Der Kreis Pinneberg steht vor der Herausforderung, eine stetig wachsende Zahl von geflüchteten Menschen und Migranten zu integrieren. In einer Zeit, in der Migration ein Dauerthema in der öffentlichen Diskussion ist, setzt der Kreis einerseits auf eine Willkommenskultur, die das Ankommen erleichtern soll. Zumal diese Politik nach Aussagen der Verantwortlichen auch Erfolge zeigt. Andererseits bleibt die Abschiebeproblematik für Menschen ohne Bleibeperspektive vor dem Hintergrund überlasteter Ämter. Deshalb will Landrätin Elfi Heesch mit ihren Landratskollegen das Abschieben zur Ländersache machen.

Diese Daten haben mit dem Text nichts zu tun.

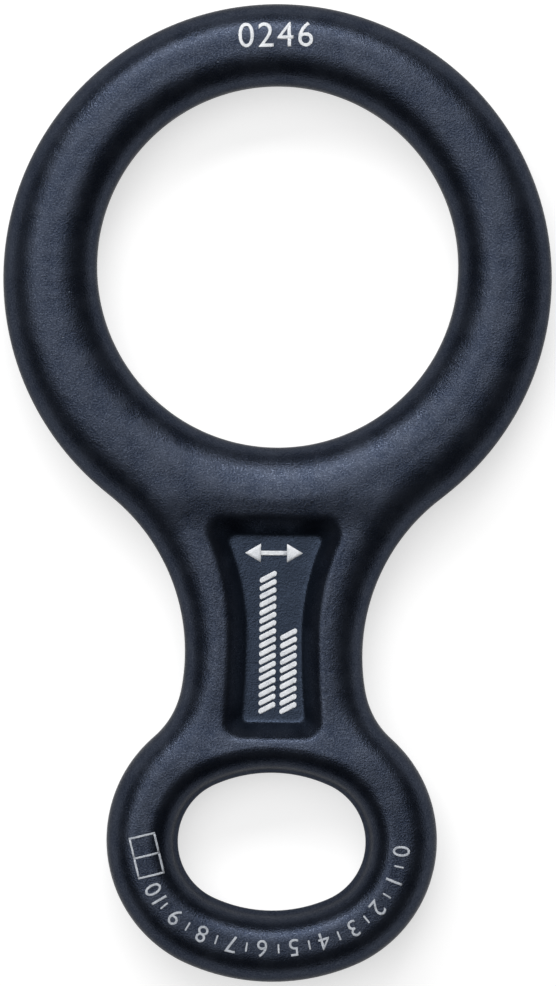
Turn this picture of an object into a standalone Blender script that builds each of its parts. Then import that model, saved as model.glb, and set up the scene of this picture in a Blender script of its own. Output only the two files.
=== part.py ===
"""Figure-eight rope descender: one hot-forged, anodised aluminium body.

The forging is mirrored in two planes: left to right, and in the parting plane where the two dies met.
One quarter of it, the upper right, is lofted from rows of points, and a Mirror modifier makes the rest.
It lies flat: +Y runs from the carabiner eye to the rope ring, and +Z is up out of its front face.
"""

import math

import bmesh
import bpy
from mathutils import Vector

MM = 0.001
NAME = "forged_body"

# Driving dimensions of the outline.
RING_RADIUS = 38.0 * MM
HOLE_RADIUS = 25.0 * MM
HOLE_RISE = 1.6 * MM  # the rope hole sits high in its ring, so the ring is strongest at the neck
CENTRES = 77.75 * MM  # rope ring's centre to eye's centre
SHOULDER_RADIUS = 27.5 * MM
NECK_RADIUS = 11.2 * MM
NECK_HALF_WIDTH = 12.3 * MM
EYE_RING_HALF_WIDTH = 22.9 * MM
EYE_RING_DROP = 19.65 * MM  # eye ring's centre to its lowest point
EYE_RING_SIDE_RADIUS = 18.8 * MM
EYE_HALF_WIDTH = 12.9 * MM
EYE_HALF_HEIGHT = 9.45 * MM
EYE_SIDE_RADIUS = 8.5 * MM
EYE_SINK = 0.25 * MM  # the eye sits this much lower than its ring's centre

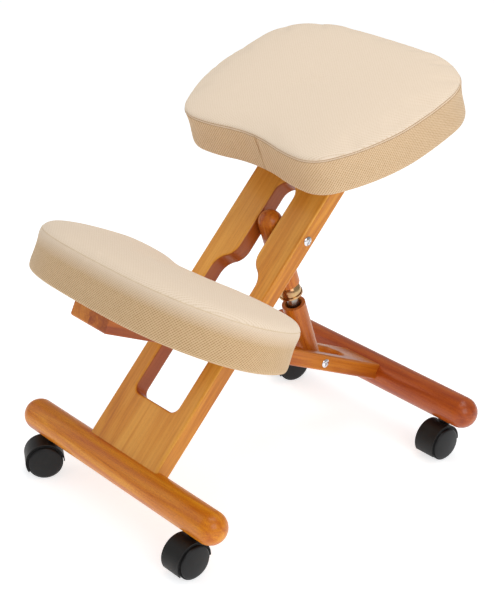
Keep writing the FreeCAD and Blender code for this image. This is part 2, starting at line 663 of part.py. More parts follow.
def caster_hood():
    """Moulded hood over both wheels with its core plate and stem boss."""
    outer = hood_radius()
    half = CORE_HALF + WHEEL_GAP + WHEEL_WIDTH - WHEEL_CROWN - WHEEL_RIM + HOOD_WALL
    arch = cylinder_x(outer, -half, half, -TRAIL, WHEEL_RADIUS)
    room = cylinder_x(outer - HOOD_WALL, CORE_HALF, half + DEPTH_SPARE, -TRAIL, WHEEL_RADIUS)
    hood = arch.cut(both_sides(room))
    slope = math.atan2(HOOD_REAR_CUT - HOOD_FRONT_CUT, 2 * outer)
    below = box_between(-HIGH, HIGH, -HIGH, HIGH, -HIGH, 0)
    cut_at = Vector(0, -TRAIL, (HOOD_REAR_CUT + HOOD_FRONT_CUT) / 2)
    hood = hood.cut(in_frame(below, Placement(cut_at, Rotation(X_AXIS, math.degrees(slope)))))
    top = CASTER_HEIGHT - SOCKET_FLANGE_THICK - BOSS_GAP
    boss = cylinder_z(CORE_HALF, WHEEL_RADIUS, top)
    room = room.fuse(cylinder_x(outer - HOOD_WALL, -half - DEPTH_SPARE, -CORE_HALF, -TRAIL, WHEEL_RADIUS))
    hood = hood.fuse(boss.cut(room)).removeSplitter()
    hood = hood.cut(cylinder_x(AXLE_RADIUS + PRESS, -half, half, -TRAIL, WHEEL_RADIUS))
    return hood.cut(cylinder_z(STEM_RADIUS + PRESS, WHEEL_RADIUS + STEM_RADIUS, HIGH))


def caster_stem():
    """Steel stem fixed in the hood's boss and free to turn in the socket."""
    top = CASTER_HEIGHT + STEM_LENGTH - DEPTH_SPARE
    stem = cylinder_z(STEM_RADIUS, WHEEL_RADIUS + STEM_RADIUS + DEPTH_SPARE, top)
    return stem.makeChamfer(STRUT_CHAMFER, [max(stem.Edges, key=lambda edge: edge.BoundBox.ZMin)])


def caster_socket():
    """Sleeve in the foot bar with a flange against its underside."""
    sleeve = cylinder_z(SOCKET_RADIUS, CASTER_HEIGHT, CASTER_HEIGHT + STEM_LENGTH)
    flange = cylinder_z(SOCKET_FLANGE, CASTER_HEIGHT - SOCKET_FLANGE_THICK, CASTER_HEIGHT)
    return sleeve.fuse(flange).removeSplitter().cut(cylinder_z(STEM_RADIUS + RUNNING, 0, HIGH))


def caster_axle():
    """Steel axle through the hood's core."""
    half = CORE_HALF + WHEEL_GAP + WHEEL_WIDTH - WHEEL_CROWN - WHEEL_RIM
    return cylinder_x(AXLE_RADIUS, -half, half, -TRAIL, WHEEL_RADIUS)


def caster_wheel():
    """Right wheel: tread and hub round a hollow, closed by a domed outer face."""
    inner = CORE_HALF + WHEEL_GAP
    outer = inner + WHEEL_WIDTH
    shoulder = outer - WHEEL_CROWN
    wall = shoulder - WHEEL_RIM
    rim = WHEEL_RADIUS - WHEEL_CROWN
    bore = AXLE_RADIUS + RUNNING
    tread = WHEEL_RADIUS - WHEEL_RIM
    profile = [(wall, 0), (wall, bore), (inner, bore), (inner, HUB_RADIUS), (wall, HUB_RADIUS),
               (wall, tread), (inner, tread), (inner, WHEEL_RADIUS),
               (shoulder - WHEEL_CROWN / 2, WHEEL_RADIUS)]
    corners = [Vector(x, r, 0) for x, r in profile]
    edges = [Part.LineSegment(a, b).toShape() for a, b in zip(corners, corners[1:])]
    side = Vector(shoulder + WHEEL_CROWN / 2, rim, 0)
    apex = Vector(outer, 0, 0)
    edges.append(arc_edge(corners[-1], arc_middle(corners[-1], X_AXIS, side), side))
    edges.append(arc_edge(side, arc_middle(apex, Vector(0, 1, 0), side), apex))
    edges.append(Part.LineSegment(apex, corners[0]).toShape())
    wheel = Part.Face(Part.Wire(edges)).revolve(Vector(0, 0, 0), X_AXIS, 360)
    wheel.translate(Vector(0, -TRAIL, WHEEL_RADIUS))
    return wheel


def write(name, shape):
    """Save one piece under its node name."""
    shape.exportStep("parts/" + name + ".step")


def write_frames():
    """Save the boards, bars, pins and spacers."""
    write("front_foot_bar", foot_bar(MAIN_FRAME, MAIN_DOWEL_X, 1))
    write("rear_foot_bar", foot_bar(CROSS_FRAME, CROSS_DOWEL_X, -1))
    write("main_board", main_board())
    write("cross_board", cross_board())
    write("main_board_dowels", in_frame(dowels(MAIN_DOWEL_X, 1), MAIN_FRAME))
    write("cross_board_dowels", in_frame(dowels(CROSS_DOWEL_X, -1), CROSS_FRAME))
    write("pivot_spacers", pivot_spacers())
    pins = [("pivot", PIVOT_RADIUS, PIVOT_HEAD_RADIUS, HALF_MAIN, PIVOT_POINT, MAIN_ANGLE),
            ("strut_top", PIN_RADIUS, PIN_HEAD_RADIUS, HALF_MAIN, STRUT_TOP, MAIN_ANGLE),
            ("strut_foot", PIN_RADIUS, PIN_HEAD_RADIUS, HALF_CROSS, STRUT_FOOT, -CROSS_ANGLE)]
    for name, radius, head, half, point, angle in pins:
        place = Placement(point, Rotation(X_AXIS, angle))
        write(name + "_sleeve", in_frame(pin_sleeve(radius, half), place))
        write(name + "_screws", in_frame(pin_screws(head, half), place))


def write_strut():
    """Save the strut's wooden and metal pieces."""
    write("strut_head", strut_head())
    write("strut_head_bush", head_bush())
    write("thrust_washer", thrust_washer())
    write("adjuster_spindle", spindle())
    write("spindle_retaining_ring", retaining_ring())
    write("adjuster_hand_collar", hand_collar())
    write("strut_tube", strut_tube())
    write("strut_tube_nut", tube_nut())


def write_pads():
    """Save the seat and the knee pad with what fastens them."""
    write("seat_cushion", seat_in_place(cushion(seat_nodes(), SEAT_HEIGHT, SEAT_CROWN)))
    write("seat_base_board", seat_base())
    write("seat_cleat", seat_cleat())
    write("seat_screws", seat_screws())
    write("knee_cushion", in_frame(cushion(knee_nodes(), KNEE_HEIGHT, KNEE_CROWN), KNEE_FRAME))
    write("knee_base_board", knee_base())
    write("knee_bolts", knee_bolts())
    write("knee_tee_nuts", tee_nuts())


def write_casters():
    """Save the four casters, each with its socket, stem, hood, axle and two wheels."""
    wheel = caster_wheel()
    pieces = {"caster_socket": caster_socket(), "caster_stem": caster_stem(),
              "caster_hood": caster_hood(), "caster_axle": caster_axle(),
              "caster_wheel_a": wheel, "caster_wheel_b": wheel.mirror(Vector(0, 0, 0), X_AXIS)}
    for corner in SWIVEL_ANGLE:
        for name, shape in pieces.items():
            write(name + "_" + corner, in_frame(shape, caster_frame(corner)))


write_frames()
write_strut()
write_pads()
write_casters()
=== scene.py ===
import json
import logging
import math
from dataclasses import dataclass
from enum import Enum
from typing import Iterable, Optional, Sequence

import bmesh
import bpy
import numpy as np
from mathutils import Matrix, Vector


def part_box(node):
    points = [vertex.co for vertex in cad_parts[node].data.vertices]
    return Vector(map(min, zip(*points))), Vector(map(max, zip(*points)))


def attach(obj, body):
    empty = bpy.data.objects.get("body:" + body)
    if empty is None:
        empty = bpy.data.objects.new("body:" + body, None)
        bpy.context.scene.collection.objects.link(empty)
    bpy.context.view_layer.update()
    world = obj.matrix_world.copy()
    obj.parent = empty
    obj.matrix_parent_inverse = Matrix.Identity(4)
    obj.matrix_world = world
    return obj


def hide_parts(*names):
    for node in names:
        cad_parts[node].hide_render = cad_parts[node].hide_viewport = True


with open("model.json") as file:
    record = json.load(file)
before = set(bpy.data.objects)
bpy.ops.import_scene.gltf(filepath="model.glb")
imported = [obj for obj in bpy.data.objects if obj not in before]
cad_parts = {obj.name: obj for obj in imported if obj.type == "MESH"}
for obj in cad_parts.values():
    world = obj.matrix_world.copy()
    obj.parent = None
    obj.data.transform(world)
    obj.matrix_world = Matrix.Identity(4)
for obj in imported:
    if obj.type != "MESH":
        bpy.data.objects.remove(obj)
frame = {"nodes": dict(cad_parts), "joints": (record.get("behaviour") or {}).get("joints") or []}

log = logging.getLogger("kneeling_chair")

MM = 0.001
CORNERS = ("front_right", "front_left", "rear_right", "rear_left")
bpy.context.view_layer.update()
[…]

Kreispräsident Helmuth Ahrens betont aber zunächst die ausgeprägte Willkommenskultur im Kreis: „Das Gefühl, willkommen zu sein, verschafft Sicherheit, macht offen und ist sozusagen die Eintrittskarte in eine Gemeinschaft.“ Er unterstreicht, dass diese Herangehensweise die Grundvoraussetzung für erfolgreiche Zuwanderung und Integration sei.
Integration von Migranten: Rund 64.000 Menschen im Kreis haben eine Einwanderungsgeschichte
Migration, führt Ahrens aus, sei eine Realität, die den Kreis Pinneberg seit langem präge. „Menschen kommen zu uns. Viele von ihnen bleiben bei uns.“ Rund 64.000 Menschen im Kreis haben eine Einwanderungsgeschichte, was etwa 20 Prozent der Bevölkerung ausmacht. Mehr als 50.000 Einwohner des Kreises besitzen einen ausländischen Pass – eine Zahl, die sich seit 2014 (26.000) fast verdoppelt hat.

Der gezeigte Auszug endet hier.